His awareness drifted from the physical world of the operating theater in Los Angeles and the kitchen conversation in India to a place where a great wild fire was raging. He could see lightning in dark clouds and smell the odor of burning meat. He realized that an unseen force was pulling him into hell, leaving him “in the midst of souls who were screaming and suffering.”
What is my karma, he wondered. What did I do in my life or past life to deserve this punishment?
In the middle of this horror, Dr. Parti began to have the strong awareness that the life he was living was very materialistic: his life was always about him — so much so, in fact, that when he met new people Dr. Parti asked himself, “What can I get from this person?”
The truth dawned on him there in hell that the life he was living on Earth was without love. He was not practicing compassion or forgiveness towards himself or others. He also had an unsavory tendency to be harsh towards people he perceived to be lower than him in social or professional status. He felt deeply sorry for the lack of kindness in his behavior, wishing he could have done certain things in his life differently. As soon as he had that realization, hell faded away.
There is a lot more to the NDE itself than I have space to cover here. You can read it in its complete form in Dying to Wake Up: A Doctor’s Voyage into the Afterlife and the Wisdom he Brought Back (Atria Books). As Raymond Moody, M.D., the father of near-death studies, wrote in this book’s foreword, “(Dr. Parti’s NDE) is one of the most astounding and complete near-death experiences I have heard in almost 50 years of investigating this phenomenon. It is powerful, even to a veteran researcher like myself…. (it is) one of transcendence and transformation.”

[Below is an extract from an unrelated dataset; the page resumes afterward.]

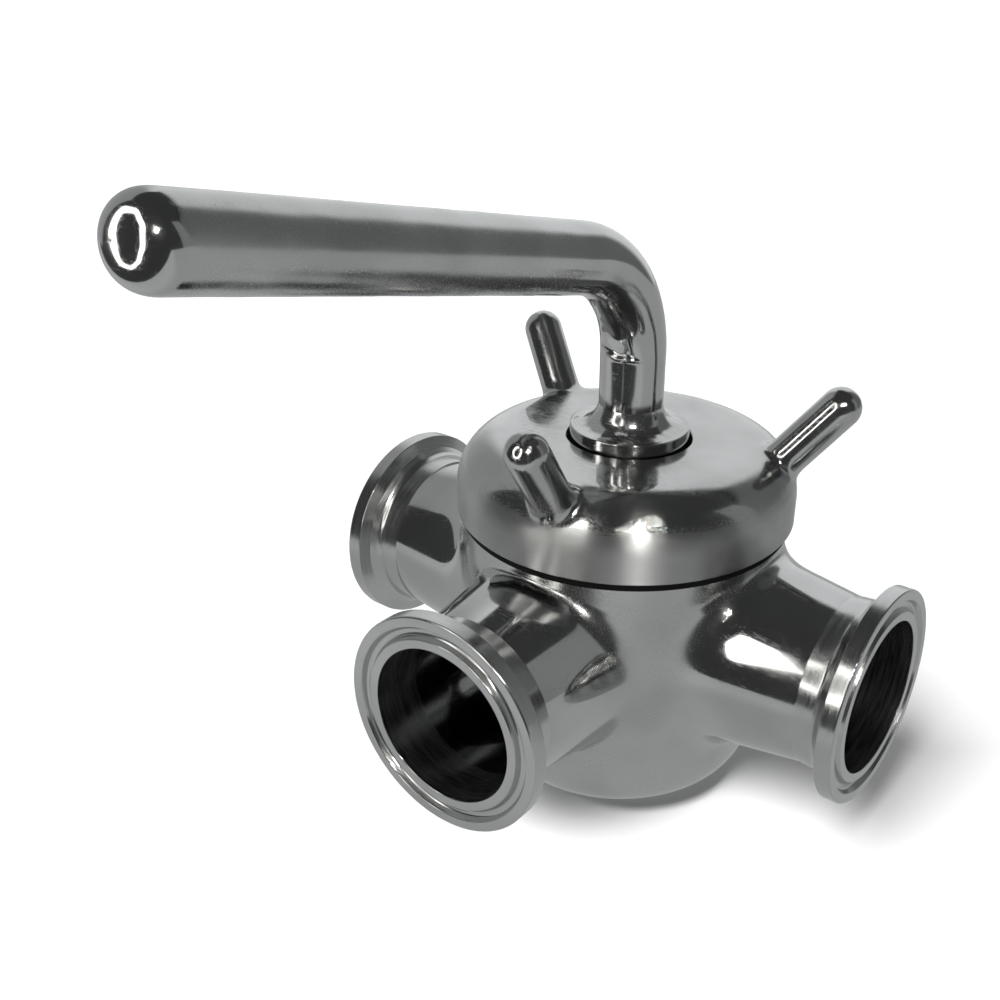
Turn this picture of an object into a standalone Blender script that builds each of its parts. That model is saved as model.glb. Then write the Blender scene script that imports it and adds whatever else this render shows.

These two elements, transcendence and transformation, are what interests me most in near-death experiences. In the research I have done and studied, I rarely meet a person who hasn’t been transformed by their NDE. These people become kinder, gentler versions of the person they were before their NDE. Sometimes this change is so complete that they are no longer recognizable. That was the case with Dr. Parti. His brush with death opened an entirely new world to him — an otherworld one, if you will — that replaced the materialistic world he had so carefully constructed.
Dr. Rajiv Parti was literally transformed by the light.